There seem to me to be two aspects to it: first of all we value the virgins not because they have never had sexual intercourse. That would simply be a negative definition–like defining someone from Des Moines as ‘a person who has never been to Paris, France.’ No, there must be a positive virtue and it is that the virgin is one who has retained the essence of innocence and childhood. The gospel says that unless we become like a little child we cannot enter the kingdom, and the virgin is one who has retained a sense of beautiful, child-like innocence. Secondly, the virgin is one not one who has simply never had sexual intercourse. Lack of this action does not mean a person is truly a virgin. A person could be a physical virgin but be anything but virginal in his or her thoughts and words and activities.
The second aspect which confirms a true virgin in the spiritual sense is that this person who has remained a little child is also consecrated totally to God. This is the second aspect of virginity that all of us can learn from. We see the virgin martyrs like St Agatha and they become icons of what each of us must be, for each one of us, no matter how soiled and stained by our sins must again become like a little child. We must once more be washed in the blood of the Lamb and be restored to our baptismal perfection through the sacraments. We must also, like the virgin martyrs be totally and utterly dedicated to God. They show us this in their actual lives. We hope to attain it by God’s grace.

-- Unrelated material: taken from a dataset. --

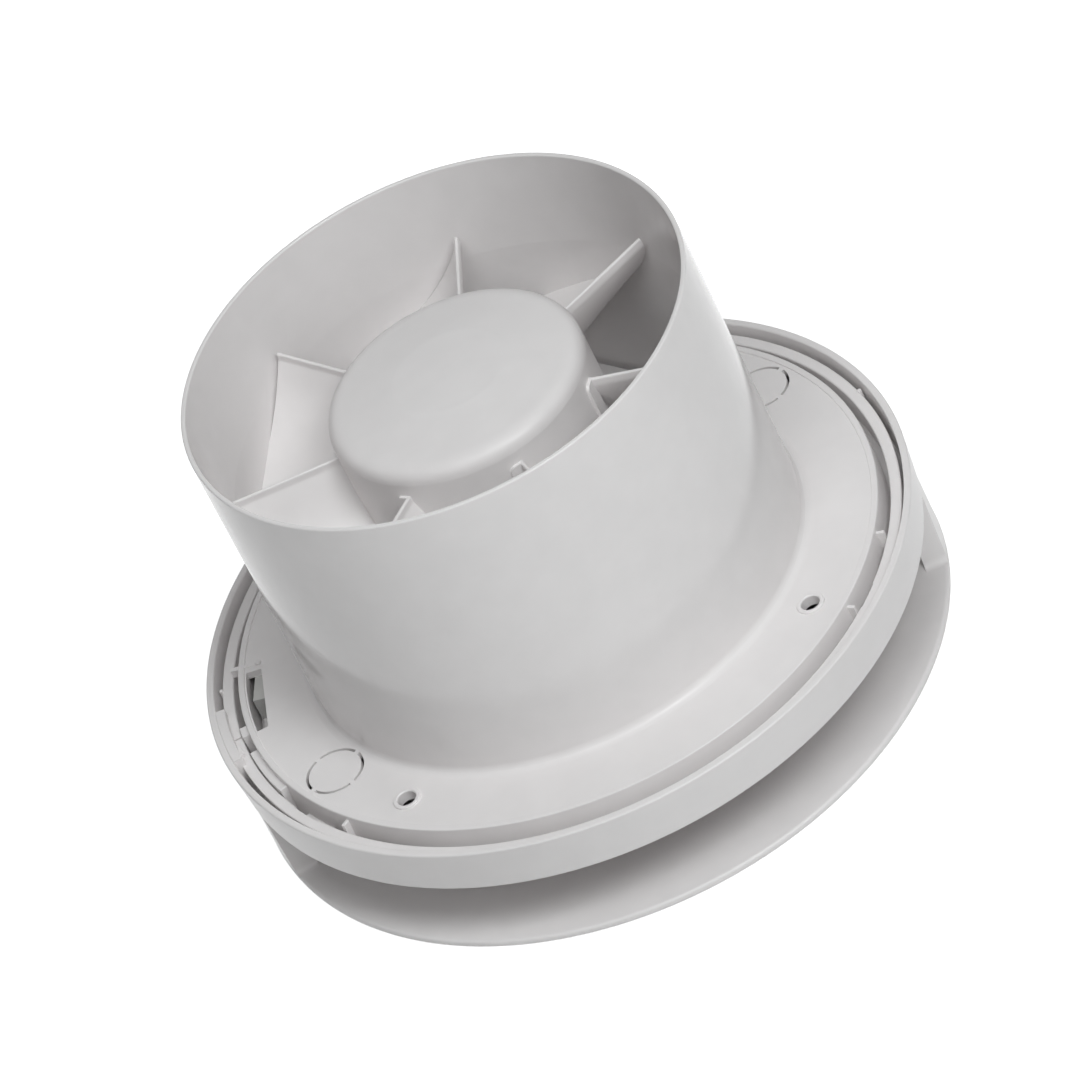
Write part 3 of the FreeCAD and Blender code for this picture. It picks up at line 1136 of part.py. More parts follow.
def main():
    """Build every piece and write one STEP file for each."""
    nodes = {
        "duct_housing": duct_housing(),
        "vane_carrier": vane_carrier(),
        "rubber_mounts": rubber_mounts(),
        "motor_screws": motor_screws(),
        "upper_motor_bracket": upper_motor_bracket(),
        "lower_motor_bracket": lower_motor_bracket(),
        "stator_core": stator_core(),
        "coil_bobbins": coil_bobbins(),
        "stator_coils": stator_coils(),
        "rotor_core": rotor_core(),
        "rotor_end_rings": rotor_end_rings(),
        "rotor_spacers": rotor_spacers(),
        "motor_shaft": motor_shaft(),
        "upper_bearing_inner_race": inner_race(UPPER_BEARING_HEIGHT),
        "upper_bearing_outer_race": outer_race(UPPER_BEARING_HEIGHT),
        "upper_bearing_balls": balls(UPPER_BEARING_HEIGHT),
        "lower_bearing_inner_race": inner_race(LOWER_BEARING_HEIGHT),
        "lower_bearing_outer_race": outer_race(LOWER_BEARING_HEIGHT),
        "lower_bearing_balls": balls(LOWER_BEARING_HEIGHT),
        "impeller": impeller(),
        "impeller_retainer": impeller_retainer(),
        "shaft_circlip": shaft_circlip(),
        "terminal_block": terminal_block(),
        "terminal_clamps": terminal_clamps(),
        "terminal_screws": terminal_screws(),
        "terminal_cover": terminal_cover(),
        "terminal_cover_screw": terminal_cover_screw(),
        "cable_clamp": cable_clamp(),
        "cable_clamp_screws": cable_clamp_screws(),
        "live_lead": live_lead(),
        "neutral_lead": neutral_lead(),
        "cover_ring": cover_ring(),
        "right_panel_support": panel_support(0),
        "left_panel_support": panel_support(FULL_TURN / 2),
        "front_panel": front_panel(),
    }
    os.makedirs("parts", exist_ok=True)
    for name, shape in nodes.items():
        box = shape.BoundBox
        print(f"{name}: {len(shape.Solids)} solids, valid {shape.isValid()}, volume {shape.Volume:.1f}, "
              f"z {box.ZMin:.2f} to {box.ZMax:.2f}, radius {max(box.XMax, box.YMax):.2f}")
        shape.exportStep(f"parts/{name}.step")


main()
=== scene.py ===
"""Looks of a bathroom exhaust fan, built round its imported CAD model.

Shapes are worked out in millimetres with numpy, round the fan's axis, which is +Z. Each becomes a mesh in
metres that lies where its CAD node lies. Angles are in degrees, from +X towards +Y.
"""
import json
import logging
import math
from abc import ABC, abstractmethod
from dataclasses import dataclass, field, replace
from enum import Enum

import bmesh
import bpy
import numpy as np
from bpy.types import ID, Material, Node, NodeSocket, Object
from mathutils import Matrix, Vector


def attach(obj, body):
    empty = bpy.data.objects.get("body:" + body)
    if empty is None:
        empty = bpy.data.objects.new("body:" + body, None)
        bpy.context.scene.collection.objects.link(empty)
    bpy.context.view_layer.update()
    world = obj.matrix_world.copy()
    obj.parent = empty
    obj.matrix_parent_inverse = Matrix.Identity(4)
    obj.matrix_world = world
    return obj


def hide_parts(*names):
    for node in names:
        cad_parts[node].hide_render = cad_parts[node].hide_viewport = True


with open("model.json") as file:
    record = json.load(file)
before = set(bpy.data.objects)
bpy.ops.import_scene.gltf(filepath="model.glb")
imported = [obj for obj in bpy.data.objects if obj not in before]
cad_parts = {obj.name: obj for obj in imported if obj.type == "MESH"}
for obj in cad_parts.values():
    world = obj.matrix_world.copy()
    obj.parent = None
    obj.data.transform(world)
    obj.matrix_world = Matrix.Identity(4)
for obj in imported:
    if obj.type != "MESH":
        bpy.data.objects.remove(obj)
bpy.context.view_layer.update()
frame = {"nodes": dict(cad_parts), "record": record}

log = logging.getLogger("exhaust_fan")

MM = 0.001
FULL_TURN = 360.0
FINE_STEPS = 320
MERGE_DISTANCE = 0.002 * MM
SMOOTH_ANGLE = math.radians(34.0)
ARC_STEP = math.radians(18.0)
GUARD_DISTANCE = 0.2
GUARDED_RUN = 1.2
ROUND_STEPS = 48
BEAM_EDGE = 0.2
SINK = 0.1
THROAT = 59.5
LEAD_ANGLE = 162.8
LEAD_WIDTH = 4.4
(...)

Agatha is also a martyr in an age that cannot understand martyrdom. It is strange that we cannot, for we have just emerged from the bloodiest century the world has seen, a century when more innocent souls of all sorts endured torture and deprivation and a kind of martyrdom in the death camps, the pogroms, the holocausts and genocides. It is Christianity which begins to make sense of these deaths and says, “Here are souls who are baptized finally into the complete identification with Christ. They have given their blood for the blood of the Lamb”
So Agatha and the other martyrs show us two truths in their martyrdom. First, that there are some precious deep down realities that are the foundation of everything else, and we cannot compromise them without compromising everything else. Our faith is our heart. Take out our heart and we cease to live. The martyrs tell us that these deep down realities are so precious and so eternal that we would rather die than lose them. If this is so, then the martyrs also show us that to live in that reality is to live a kind of martyrdom day by day anyway. We are there to live only for that deep down reality which is the faith, and living that way is a way of daily, joyful sacrifice.
St Agatha, Virgin and Martyr, pray for us.